Le 11 avril 1987, il y a 37 ans, Primo Levi mourrait dans sa ville natale de Turin. A cette occasion, nous republions cet éditorial écrit dans notre revue Mémoires (n°76 – novembre 2019)
Avec fierté et humilité nous portons le nom de Primo Levi.
Pour lui rendre hommage1, nous organisons un grand évènement les 15 et 16 novembre : Dire l’indicible – Primo Levi, la force du récit.
Inspiré par ce très beau thème choisi par les équipes du Centre Primo Levi, je voudrais évoquer cette notion de force, en contradiction apparente avec l’état de faiblesse et de précarité dans lequel se trouvent les rescapés, les exilés et tous ceux qui subissent et fuient la violence.
Les mots sont force de vie.
Or la violence fait taire et si vivre c’est parler alors faire taire c’est tuer.
Dès lors comment revivre après Auschwitz, après la torture, après la violence ?
Raconter devient une nécessité.
Il y a d’abord le besoin vital du survivant qui le force à raconter, pour continuer à vivre, pour cicatriser avec des mots les plaies causées par la violence. Raconter pour combler avec le mortier de la parole les trous béants laissés par les bombes dans les murs de sa maison intérieure, pour éviter qu’elle ne s’effondre.
Ensuite, le récit est force en ce qu’il donne du pouvoir à celui qui raconte, il lui redonne des droits et en premier lieu le droit de s’exprimer, d’être entendu et donc d’exister à nouveau.
Quand on a été délogé par la guerre, la misère, l’exil ou la torture, prendre la parole c’est, par la force du récit, prendre le pouvoir et c’est reprendre sa place dans la société.
Le récit est aussi un instrument qui force la porte des consciences et des institutions. Cet indicible que personne ne veut entendre il faut beaucoup de puissance et de courage pour le faire passer avec des mots.

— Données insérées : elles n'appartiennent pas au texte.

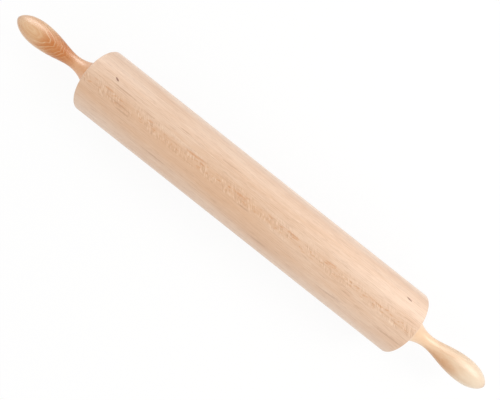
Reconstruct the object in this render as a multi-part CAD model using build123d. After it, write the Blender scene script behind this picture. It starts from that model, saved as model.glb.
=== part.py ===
from build123d import *
import math
import os

# A baker's rolling pin: a maple barrel that turns on two ball bearings round a steel rod,
# with a turned handle fixed on each end of the rod. Millimetres, Z up.
# The axis lies along X. The barrel rests on z = 0 and its middle is above the origin.

# Barrel
barrel_length = 457.2
barrel_diameter = 82.55
barrel_edge_radius = 1.6

# Ball bearing: 3/8 in bore, 7/8 in outside, 9/32 in wide
bearing_bore = 9.525
ball_diameter = 3.969
ball_count = 7
race_wall = 1.1705
race_clearance = 0.02
groove_depth = 0.82
groove_conformity_share = 0.52
ring_chamfer = 0.3
shield_thickness = 0.3
shield_inset = 0.12
shield_seat_depth = 0.8
shield_lip_height = 0.35
shield_gap = 0.2
shield_running_clearance = 0.2165
cage_side_clearance = 0.43
cage_pocket_clearance = 0.12
cage_back_thickness = 0.6
cage_finger_reach = 0.9

# Seat of the bearing in the barrel
bearing_recess = 0.5
seat_relief_depth = 1.0
barrel_bore_clearance = 0.8

# Centre rod
rod_shoulder_height = 1.5875
tang_diameter = 6.35
tang_length = 54.0
rod_chamfer = 0.6

# Washer and jam nut between the bearing and the handle
washer_overlap = 1.9
nut_thickness = 5.56
nut_across_flats = 14.29
nut_corner_chamfer = 0.5

# Threaded insert in the handle
insert_wall = 1.75
insert_length = 14.0
insert_rib_count = 5
insert_rib_height = 0.5
insert_rib_width = 1.2

# Handle
running_gap = 1.0
base_diameter = 38.1
base_band_width = 7.5
base_edge_radius = 1.0
neck_diameter = 16.42
neck_distance = 36.35
swell_diameter = 30.6
swell_distance = 87.4
handle_length = 119.4
nut_recess_clearance = 1.2
tang_hole_spare = 2.0

# Shares that shape the two flowing curves of the handle
neck_pull_share = 0.27
swell_pull_share = 0.43
crown_pull_share = 0.73
tip_pull_share = 0.2

# One overrun serves all cuts, and one tolerance finds edges by their radius and station
cut_overrun = 1.0
match_tolerance = 1e-6

# Sizes worked out from those above
barrel_radius = barrel_diameter / 2
half_length = barrel_length / 2
journal_radius = bearing_bore / 2
rod_radius = journal_radius + rod_shoulder_height
ball_radius = ball_diameter / 2
inner_groove_radius = journal_radius + race_wall
pitch_radius = inner_groove_radius + race_clearance + ball_radius
outer_groove_radius = pitch_radius + ball_radius + race_clearance
bearing_radius = outer_groove_radius + race_wall
inner_land_radius = inner_groove_radius + groove_depth
outer_land_radius = outer_groove_radius - groove_depth
shield_seat_radius = outer_land_radius + shield_seat_depth
shield_depth = shield_inset + shield_thickness + shield_lip_height
bearing_width = 2 * (ball_radius + cage_back_thickness + shield_running_clearance + shield_depth)
groove_tube_radius = ball_diameter * groove_conformity_share
washer_radius = journal_radius + washer_overlap
insert_radius = journal_radius + insert_wall
nut_corner_radius = nut_across_flats / 2 / math.cos(math.pi / 6)
nut_recess_radius = nut_corner_radius + nut_recess_clearance

# Stations on the axis, measured outwards from the barrel's end face
bearing_outside = -bearing_recess
bearing_inside = bearing_outside - bearing_width
bearing_middle = (bearing_outside + bearing_inside) / 2
handle_base = running_gap
nut_outside = handle_base + nut_thickness
insert_outside = nut_outside + insert_length
neck_station = handle_base + neck_distance
swell_station = handle_base + swell_distance
handle_tip = handle_base + handle_length
tang_end = insert_outside + tang_length


def disc(radius, start, end):
    """A cylinder about the axis between two stations."""
    return Pos(0, 0, start) * Cylinder(radius, end - start, align=(Align.CENTER, Align.CENTER, Align.MIN))


def tube(outer, inner, start, end):
    """A disc with a round hole through it."""
    return disc(outer, start, end) - disc(inner, start - cut_overrun, end + cut_overrun)


def end_frame(side):
    """The frame in which Z runs outwards from the barrel's end face, for side -1 or 1."""
    middle = (side * half_length, 0, barrel_radius)
    return Plane(origin=middle, x_dir=(0, 1, 0), z_dir=(side, 0, 0)).location


def groove(middle_radius):
    """The ring that the balls' track takes out of a race."""
    return Pos(0, 0, bearing_middle) * Torus(middle_radius, groove_tube_radius)


def circle_edges(shape, radius, station=None):
    """The round edges of one radius, at one station or at all."""
    found = shape.edges().filter_by(GeomType.CIRCLE)
    found = found.filter_by(lambda edge: abs(edge.radius - radius) < match_tolerance)
    if station is not None:
        found = found.filter_by(lambda edge: abs(edge.arc_center.Z - station) < match_tolerance)
    return found


def make_outer_ring():
    """The outer race, pressed into the barrel, with a seat on each side for a shield."""
    ring = tube(bearing_radius, outer_land_radius, bearing_inside, bearing_outside)
    ring -= groove(outer_groove_radius - groove_tube_radius)
    seat = shield_inset + shield_thickness
    ring -= disc(shield_seat_radius, bearing_outside - seat, bearing_outside + cut_overrun)
    ring -= disc(shield_seat_radius, bearing_inside - cut_overrun, bearing_inside + seat)
    return chamfer(circle_edges(ring, bearing_radius), ring_chamfer)


def make_inner_ring():
    """The inner race, clamped on the rod between its shoulder and the washer."""
    ring = tube(inner_land_radius, journal_radius, bearing_inside, bearing_outside)
    ring -= groove(inner_groove_radius + groove_tube_radius)
    return chamfer(circle_edges(ring, journal_radius), ring_chamfer)


def ball_places():
    """Where the balls sit round the pitch circle."""
    middle = Pos(0, 0, bearing_middle)
    return [middle * place for place in PolarLocations(pitch_radius, ball_count)]


def make_balls():
    """The ball set, one solid for each ball."""
    return Compound(children=[place * Sphere(ball_radius) for place in ball_places()])


def make_cage():
    """A crown cage: a ring behind the balls with open pockets that hold them apart."""
    back = bearing_middle - ball_radius - cage_back_thickness
    front = bearing_middle + cage_finger_reach
    outer = outer_land_radius - cage_side_clearance
    inner = inner_land_radius + cage_side_clearance
    cage = tube(outer, inner, back, front)
    for place in ball_places():
        cage -= place * Sphere(ball_radius + cage_pocket_clearance)
    return cage


def make_shield(direction):
    """A pressed shield seated in the outer race, with a lip turned in beside the inner race."""
    face = bearing_outside if direction > 0 else bearing_inside
    outside = face - direction * shield_inset
    inside = outside - direction * shield_thickness
    lip = inside - direction * shield_lip_height
    hole = inner_land_radius + shield_gap
    plate = tube(shield_seat_radius, hole, min(outside, inside), max(outside, inside))
    turned_lip = tube(hole + shield_thickness, hole, min(inside, lip), max(inside, lip))
    return plate + turned_lip


def make_washer():
    """The spacer that carries the nut's push to the inner race across the running gap."""
    return tube(washer_radius, journal_radius, bearing_outside, handle_base)


def make_nut():
    """The jam nut in the handle's recess, with its corners turned off on both faces."""
    height = nut_outside - handle_base
    profile = RegularPolygon(nut_across_flats / 2, 6, major_radius=False)
    blank = Pos(0, 0, handle_base) * extrude(profile, height)
    turned = disc(nut_corner_radius, handle_base, nut_outside)
    turned = chamfer(circle_edges(turned, nut_corner_radius), nut_corner_chamfer)
    hole = disc(journal_radius, handle_base - cut_overrun, nut_outside + cut_overrun)
    return (blank & turned) - hole


def insert_body():
    """The insert's outside: a plain core and the ribs that grip the wood."""
    body = disc(insert_radius, nut_outside, insert_outside)
    pitch = insert_length / insert_rib_count
    for number in range(insert_rib_count):
        start = nut_outside + pitch * number + (pitch - insert_rib_width) / 2
        body += disc(insert_radius + insert_rib_height, start, start + insert_rib_width)
    return body


def make_insert():
    """The threaded insert that holds the handle on the rod."""
    return insert_body() - disc(journal_radius, nut_outside - cut_overrun, insert_outside + cut_overrun)


def handle_outline():
    """Half of the handle's section: X is the radius and Y the station."""
    base_radius = base_diameter / 2
    neck_radius = neck_diameter / 2
    swell_radius = swell_diameter / 2
    band_end = handle_base + base_band_width
    run = neck_station - band_end
    rise = base_radius - neck_radius
    cove_radius = (run**2 + rise**2) / (2 * rise)
    half_turn = math.asin(run / cove_radius) / 2
    cove_middle = (neck_radius + cove_radius * (1 - math.cos(half_turn)),
                   neck_station - cove_radius * math.sin(half_turn))
    climb = swell_station - neck_station
    crown = handle_tip - swell_station
    lines = Polyline((0, handle_base), (base_radius, handle_base), (base_radius, band_end))
    lines += ThreePointArc((base_radius, band_end), cove_middle, (neck_radius, neck_station))
    lines += Bezier((neck_radius, neck_station),
                    (neck_radius, neck_station + climb * neck_pull_share),
                    (swell_radius, swell_station - climb * swell_pull_share),
                    (swell_radius, swell_station))
    lines += Bezier((swell_radius, swell_station),
                    (swell_radius, swell_station + crown * crown_pull_share),
                    (swell_radius * tip_pull_share, handle_tip),
                    (0, handle_tip))
    lines += Line((0, handle_tip), (0, handle_base))
    return make_face(Plane.XZ * lines)


def make_handle():
    """The turned handle with its nut recess, insert hole and blind hole for the tang."""
    handle = revolve(handle_outline(), Axis.Z)
    handle = fillet(circle_edges(handle, base_diameter / 2, handle_base), base_edge_radius)
    handle -= disc(nut_recess_radius, handle_base - cut_overrun, nut_outside)
    handle -= insert_body()
    handle -= disc(tang_diameter / 2, insert_outside - cut_overrun, tang_end + tang_hole_spare)
    return handle


def make_rod():
    """The steel rod: a thick middle, two threaded journals and two slim tangs."""
    shoulder = half_length + bearing_inside
    journal_end = half_length + insert_outside
    tip = half_length + tang_end
    rod = disc(tang_diameter / 2, -tip, tip)
    rod = chamfer(circle_edges(rod, tang_diameter / 2), rod_chamfer)
    rod += disc(journal_radius, -journal_end, journal_end)
    rod += disc(rod_radius, -shoulder, shoulder)
    return Pos(0, 0, barrel_radius) * Rot(0, 90, 0) * rod


def make_barrel():
    """The barrel with its through bore and a bearing seat in each end."""
    blank = disc(barrel_radius, -half_length, half_length)
    blank = fillet(circle_edges(blank, barrel_radius), barrel_edge_radius)
    bore_radius = rod_radius + barrel_bore_clearance
    blank -= disc(bore_radius, -half_length - cut_overrun, half_length + cut_overrun)
    barrel = Pos(0, 0, barrel_radius) * Rot(0, 90, 0) * blank
    seat = disc(bearing_radius, bearing_inside, cut_overrun)
    relief = disc(outer_land_radius, bearing_inside - seat_relief_depth, cut_overrun)
    for side in (-1, 1):
        barrel -= end_frame(side) * (seat + relief)
    return barrel


def save(shape, name):
    """Write one node's file."""
    shape.label = name
    export_step(shape, f"parts/{name}.step")


def main():
    """Build every node and write its file."""
    os.makedirs("parts", exist_ok=True)
    save(make_barrel(), "barrel")
    save(make_rod(), "centre_rod")
    end_pieces = {
        "handle": make_handle(),
        "handle_insert": make_insert(),
        "jam_nut": make_nut(),
        "spacer_washer": make_washer(),
        "bearing_outer_ring": make_outer_ring(),
        "bearing_inner_ring": make_inner_ring(),
        "bearing_balls": make_balls(),
        "bearing_cage": make_cage(),
        "bearing_inner_shield": make_shield(-1),
        "bearing_outer_shield": make_shield(1),
    }
    for side, word in ((-1, "left"), (1, "right")):
        for name, piece in end_pieces.items():
            save(end_frame(side) * piece, f"{word}_{name}")


main()
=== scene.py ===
# %% [markdown]
# # A baker's rolling pin with a revolving barrel
# The real pin is a thick maple barrel that turns on two small ball bearings. A steel rod runs
# through it and carries a slim lacquered handle at each end. The working model already holds the
# true sizes and the moving bodies, so this lesson loads it first and dresses it: the three wooden
# pieces are turned again with finer curves, and the steel, brass and nylon pieces keep their
# shapes and get their finishes.

# %% Load the working model
import math

import bmesh
import bpy
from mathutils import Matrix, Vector


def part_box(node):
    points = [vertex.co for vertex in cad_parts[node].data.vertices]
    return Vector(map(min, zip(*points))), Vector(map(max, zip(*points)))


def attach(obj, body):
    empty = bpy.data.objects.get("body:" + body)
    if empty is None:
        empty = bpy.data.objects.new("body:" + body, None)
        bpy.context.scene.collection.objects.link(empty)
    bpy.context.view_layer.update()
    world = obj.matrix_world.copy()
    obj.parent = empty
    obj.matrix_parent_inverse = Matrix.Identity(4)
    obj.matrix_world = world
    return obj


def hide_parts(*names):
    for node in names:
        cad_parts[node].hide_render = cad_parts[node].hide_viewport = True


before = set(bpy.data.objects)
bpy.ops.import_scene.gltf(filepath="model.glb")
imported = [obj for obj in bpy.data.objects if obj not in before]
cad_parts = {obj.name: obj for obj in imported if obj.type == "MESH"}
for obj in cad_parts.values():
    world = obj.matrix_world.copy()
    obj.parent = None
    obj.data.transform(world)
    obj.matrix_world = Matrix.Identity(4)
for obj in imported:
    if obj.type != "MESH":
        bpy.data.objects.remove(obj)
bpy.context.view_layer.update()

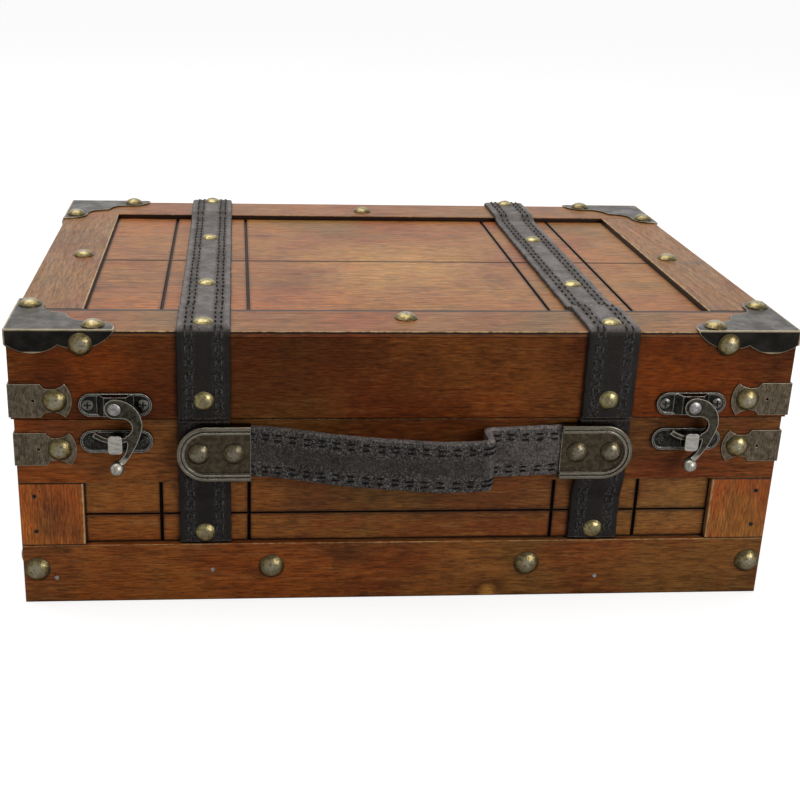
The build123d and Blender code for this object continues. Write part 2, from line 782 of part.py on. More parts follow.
# Screws of the latches and hinges
latch_screw = cross_head_screw(latch_plate)
hinge_screw = cross_head_screw(hinge_leaf)
for body, face_y, height in (("lid", -half_depth, pivot_height), ("base", base_front, keeper_height)):
    latch_screws = [front_face(side * latch_centre + x, face_y, height)
                    for side in (-1, 1) for x, z in screw_places]
    nail_group(((latch_screw, latch_screws), (hinge_screw, hinge_screws[body])), f"{body}_screws")

# Handle: a flat leather strap held at each end under a metal plate with two rivets. It
# bows out, creases near the right plate and turns straight back to the wall there.
handle_face = base_front - strap_thickness
handle_rest = handle_face - handle_thickness / 2
handle_out = base_front - handle_bow - handle_thickness / 2
handle_end = plate_inner_end + plate_length / 2
with BuildPart() as handle_strap:
    with BuildSketch(Plane.XY.offset(handle_height - handle_width / 2)):
        with BuildLine():
            FilletPolyline((-handle_end, handle_rest), (bow_start - plate_inner_end, handle_rest),
                           (-bow_turn, (handle_rest + handle_out) / 2), (bow_far, handle_out),
                           (crease_place, handle_out + crease_drop),
                           (crease_place, handle_rest), (handle_end, handle_rest),
                           radius=[bow_radius, bow_radius, bow_radius, crease_radius, crease_radius])
        trace(line_width=handle_thickness)
    extrude(amount=handle_width)
finish(handle_strap, "handle_strap")


def plate_outline(half):
    """A D: a straight end on the left and a half round on the right."""
    round_centre = plate_length - plate_height / 2
    with BuildSketch(mode=Mode.PRIVATE) as outline:
        with Locations((round_centre, 0)):
            Circle(half)
        Rectangle(round_centre, 2 * half, align=(Align.MIN, Align.CENTER))
    return outline.sketch


# Handle plates: shallow D-shaped caps over the ends of the handle, with a raised rim
# along the round side and an open straight end where the leather goes in
plate_depth = handle_thickness + plate_sheet
plate_front = handle_face - plate_depth
for side, name in sides:
    plate_plane = Plane(origin=(side * plate_inner_end, handle_face, handle_height),
                        x_dir=(side, 0, 0), z_dir=(0, -1, 0))
    with BuildPart() as plate:
        with BuildSketch(plate_plane):
            add(plate_outline(plate_height / 2))
        extrude(amount=plate_depth + plate_rim_height)
        outer_end = plate.faces().sort_by(Axis.Y)[0].outer_wire().edges()
        fillet(outer_end, radius=plate_rim_round)
        with BuildSketch(plate_plane.offset(plate_depth)):
            add(plate_outline(plate_height / 2 - plate_rim_width))
        extrude(amount=plate_rim_height, mode=Mode.SUBTRACT)
        with BuildSketch(plate_plane.offset(plate_depth + plate_rim_height)):
            add(plate_outline(plate_height / 2 - plate_rim_groove_in))
            add(plate_outline(plate_height / 2 - plate_rim_groove_in - plate_rim_groove),
                mode=Mode.SUBTRACT)
        extrude(amount=-plate_rim_groove_depth, mode=Mode.SUBTRACT)
        with BuildSketch(plate_plane):
            Rectangle(plate_length, handle_width, align=(Align.MIN, Align.CENTER))
        extrude(amount=handle_thickness, mode=Mode.SUBTRACT)
    finish(plate, f"handle_plate_{name}")

rivet_places = [front_face(side * (plate_inner_end + handle_rivet_inner + step), plate_front,
                           handle_height)
                for side in (-1, 1) for step in (0, handle_rivet_spacing)]
nail_group(((dome(handle_rivet_radius, handle_rivet_height), rivet_places),), "handle_rivets")
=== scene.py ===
from math import acos, cos, pi, radians, sin, tan

import bpy
from mathutils import Matrix, Vector, noise


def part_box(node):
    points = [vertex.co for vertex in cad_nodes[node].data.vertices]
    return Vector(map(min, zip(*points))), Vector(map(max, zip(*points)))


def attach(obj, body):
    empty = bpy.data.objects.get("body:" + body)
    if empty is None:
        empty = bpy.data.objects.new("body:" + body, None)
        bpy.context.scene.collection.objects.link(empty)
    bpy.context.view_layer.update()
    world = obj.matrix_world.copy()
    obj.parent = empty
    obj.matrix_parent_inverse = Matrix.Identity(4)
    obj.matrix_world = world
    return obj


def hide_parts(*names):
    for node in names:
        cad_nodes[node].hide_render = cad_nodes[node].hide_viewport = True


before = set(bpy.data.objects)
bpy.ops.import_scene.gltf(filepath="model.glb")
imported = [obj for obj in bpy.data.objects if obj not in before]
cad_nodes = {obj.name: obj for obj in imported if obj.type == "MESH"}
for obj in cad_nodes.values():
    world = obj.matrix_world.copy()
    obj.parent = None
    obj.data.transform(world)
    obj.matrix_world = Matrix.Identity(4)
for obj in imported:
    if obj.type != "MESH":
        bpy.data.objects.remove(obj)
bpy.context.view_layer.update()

bpy.ops.object.select_all(action="DESELECT")

# Lengths are in metres. X runs along the front, Y from the front to the back, Z up.
mm = 0.001
X, Y, Z = range(3)


# Camera, lights and floor

CAMERA_PLACE = Vector((-0.0720, -0.6230, 0.2871))
CAMERA_YAW = radians(4.92)
CAMERA_PITCH = radians(20.891)
CAMERA_ROLL = radians(1.623)
IMAGE_WIDTH = 800
FOCAL_PIXELS = 1287.59
CENTRE_X = 340
SENSOR = 36.0

# How bright the sky is in front of the box and behind it
SOFT_SKY = (0.1, 0.5)
MIRRORED_SKY = (0.38, 0.9)
FLOOR_GLOW = 0.78
MIRRORED_FLOOR_GLOW = 0.05


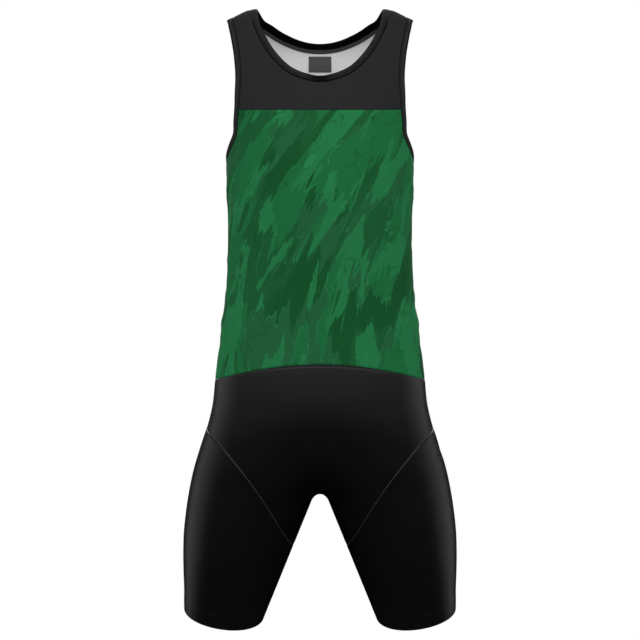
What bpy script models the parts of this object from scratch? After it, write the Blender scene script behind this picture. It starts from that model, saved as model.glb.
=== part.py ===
"""A weightlifting singlet in its worn form with nobody in it: one closed solid for each piece of cloth.

Tables and sizes are in millimetres, the scene is in metres. +Z is up, the front looks along -Y and the
wearer's left is at +X. The origin lies midway between the tops of the two shoulder straps, where a wearer
carries the garment. Depths are measured down from there.

The form is one smooth surface with two coordinates. The first, share, is the way round a level section: 0
on the centre line, or on the inside leg below the crotch, and 1 at the side. The second, root, is the square
root of the depth, positive on the front and negative on the back, so that the surface runs smoothly over
the shoulder at 0. Past the side, share goes on from 1 to 2 round the back.
"""

import math

import bmesh
import bpy
import numpy as np

MM = 0.001
FRONT, BACK = 1, -1

# Cloth
WALL = 1.6
SEAM_GAP = 0.3
BINDING_WIDTH = 9.5
BINDING_PROUD = 0.5
BINDING_INSIDE = 2.2
BINDING_EDGE_ROUND = 0.33
BINDING_EDGE_RISE = 0.8
TAPE_WIDTH = 7.0
TAPE_THICKNESS = 0.9
LABEL_WIDTH = 34.0
LABEL_HEIGHT = 21.0
LABEL_THICKNESS = 0.9
LABEL_HANG = 0.8

# Level sections of the worn form, from the strap tops to the hems: half width at the side, reach of the
# front and of the back from the shoulder plane, how far back the widest point lies, how far out the
# leg's centre lies, and how square the section is (2 is an ellipse)
SECTION_COLUMNS = ("down", "side", "front", "back", "middle", "leg", "square")
SECTIONS = (
    (0, 176.0, 74.0, 74.0, 0.0, 0.0, 2.25),
    (60, 170.0, 79.0, 85.0, 0.0, 0.0, 2.25),
    (110, 158.0, 88.0, 98.0, 0.0, 0.0, 2.25),
    (150, 144.5, 97.0, 105.0, 0.0, 0.0, 2.25),
    (185, 136.8, 104.0, 108.0, 0.0, 0.0, 2.25),
    (212, 135.4, 107.5, 108.0, 0.0, 0.0, 2.25),
    (234, 135.8, 109.0, 106.0, 0.0, 0.0, 2.25),
    (281, 133.8, 108.5, 98.0, 0.0, 0.0, 2.25),
    (340, 133.3, 104.0, 88.5, 0.0, 0.0, 2.20),
    (397, 135.5, 100.5, 84.5, 0.0, 0.0, 2.20),
    (431, 138.9, 99.5, 86.0, 0.0, 0.0, 2.20),
    (466, 144.0, 100.0, 92.0, 0.0, 0.0, 2.20),
    (501, 148.0, 102.0, 100.5, 0.0, 0.0, 2.20),
    (536, 151.9, 104.5, 109.0, 0.0, 0.0, 2.20),
    (571, 155.6, 105.5, 116.0, 1.0, 6.0, 2.20),
    (594, 160.8, 105.0, 119.5, 2.0, 18.0, 2.20),
    (617, 168.4, 103.0, 121.0, 3.5, 33.0, 2.20),
    (640, 175.9, 100.0, 120.0, 5.0, 49.0, 2.15),
    (663, 182.8, 96.5, 116.0, 6.5, 66.0, 2.15),
    (687, 188.3, 92.0, 109.0, 8.0, 83.0, 2.10),
    (710, 192.4, 88.5, 103.0, 8.5, 97.0, 2.10),
    (733, 195.5, 86.0, 97.0, 8.0, 108.0, 2.05),
    (756, 197.7, 83.5, 91.5, 7.0, 114.5, 2.05),
    (779, 198.4, 81.0, 87.0, 6.0, 119.5, 2.05),
    (814, 197.9, 74.0, 77.5, 4.0, 126.5, 2.05),
    (837, 197.0, 68.5, 71.0, 3.0, 131.0, 2.05),
    (861, 196.9, 63.0, 65.0, 2.0, 135.0, 2.05),
    (884, 195.9, 58.5, 60.0, 1.5, 138.3, 2.05),
    (905, 194.5, 56.0, 57.0, 1.0, 140.5, 2.05),
)

# Shoulders: the depth over which the cloth rounds from front to back, and the slope of the ridge
SHOULDER_ROUND = 60.0
SHOULDER_SLOPE = 0.52
SLOPE_START = 104.0
SLOPE_EASE = 6.0
SLOPE_FADE = 150.0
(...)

Ceux qui l’entendent, enfin, deviennent forts du récit qu’ils reçoivent, ils en deviennent les dépositaires, les propriétaires.
Ces récits deviennent une richesse, un patrimoine mais aussi un viatique et une boussole pour naviguer par gros temps.
Ces récits sont précieux, ils nous donnent à comprendre comment la violence vient et s’empare des êtres humains, des corps et des esprits, des familles et des sociétés. Ils nous instruisent et nous alertent.
Nous sommes forts de ces récits.
Mesure-t-on bien les montagnes qu’il faut déplacer simplement pour raconter ? Mesure-t-on la force, justement, que cela nécessite ? A l’inhumanité de la violence, il faut opposer une force surhumaine.
D’où vient cette force ?
Elle vient de l’énergie qui naît, toujours et partout, lorsqu’il s’agit de combattre pour la dignité.
Cette force nous la retrouvons dans les récits de nos patients qui se battent, avec l’aide des cliniciens du Centre Primo Levi, pour reprendre le pouvoir sur leur vie, pour retrouver leur dignité.